In the heyday of the British Empire, Lancashire became central to the cotton industry. During the 19th century Lancashire’s rate of manufacturing cotton rapidly increased, becoming more profitable in its trade to America and Britain’s overseas colonies. The success of Lancashire cotton resulted in its population surging. This gave Lancashire cotton mills sufficient numbers to employ and sustain the economy. Yet, the economic consequences of World War One and cotton becoming more cheaper to produce in India 1 meant Lancashire cotton exports were becoming a less viable option. This gradual decline manifests itself throughout many of the people mentioned in The Road To Nab End.

Woodruff refers to the sense of denial regarding Lancashire’s standing in the cotton industry, “the employers blamed the workers and the government; the workers blamed the employers. It didn’t occur to anybody to anybody that Lancashire’s world supremacy in cotton textile production had come to an end” 2. Woodruff’s insight reflects Lancastrians’ deep-seated dissent of their industries’ decline, a growing sense of anger that made for turbulent times. Woodruff’s economic situation of his teenage years continues to reflect Lancashire’s instability, “had times been better, I’d have had no difficulty in finding a job. I’d have joined my father in the mills”. 3 The acknowledgement makes one think of the bold contrast Woodruff’s life would have been if Lancashire’s cotton industry had remained prosperous.
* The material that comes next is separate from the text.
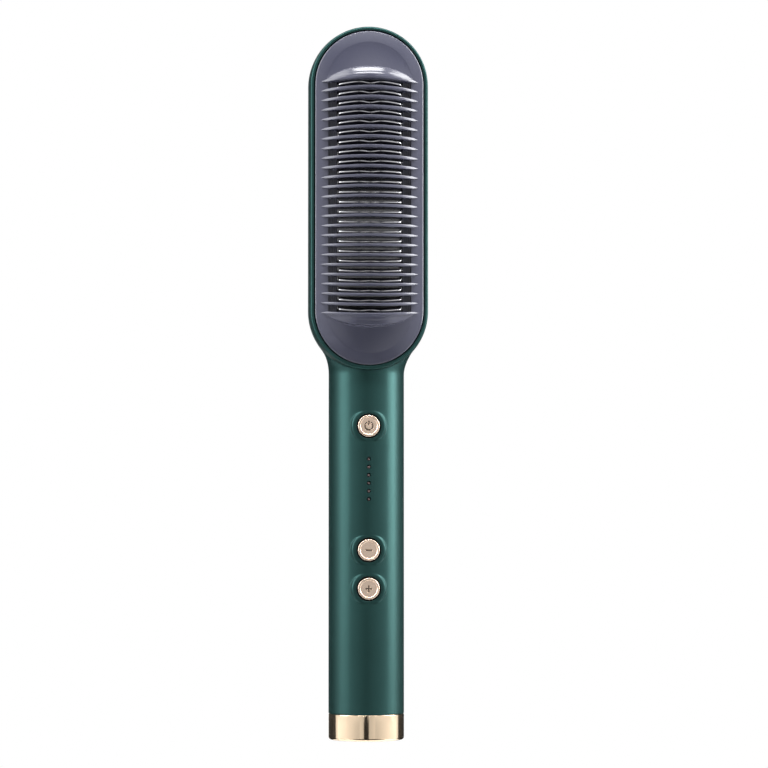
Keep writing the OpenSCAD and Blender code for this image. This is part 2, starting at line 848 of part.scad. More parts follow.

Woodruff’s recollections of his teenage years were adamant in showing how even in its downfall, Lancashire’s cotton industry were still ill-treating their workers. As Woodruff states, “at the workers’ expense everything was done to keep the industry alive: wages were cut, the hours of work increased”. This became an unworkable situation for many, including Woodruff’s family. “At the beginning of 1932 my family was surviving on little more than Gordon’s dole and my ten shillings from Grimshaw’s” 4. The Woodruffs’ plight during this time continues to reflect the economic struggle many faced, betrayed by the industry that had once provided them a living, employment options that offered little and government indifference to their plight.

The Struggles of Poverty

Woodruff’s working class family constantly struggled to survive throughout his childhood.

Those who are part of the working class have always struggled to maintain a dignified existence. Britain in its deep-seated sense of class were not interesting in those in labour jobs other than that they got their job done 5. If workers were left unemployed then they were left isolated from society. In a time before Britain offered free health care and social benefit schemes were in their infancy, the unemployed were left to fend for themselves.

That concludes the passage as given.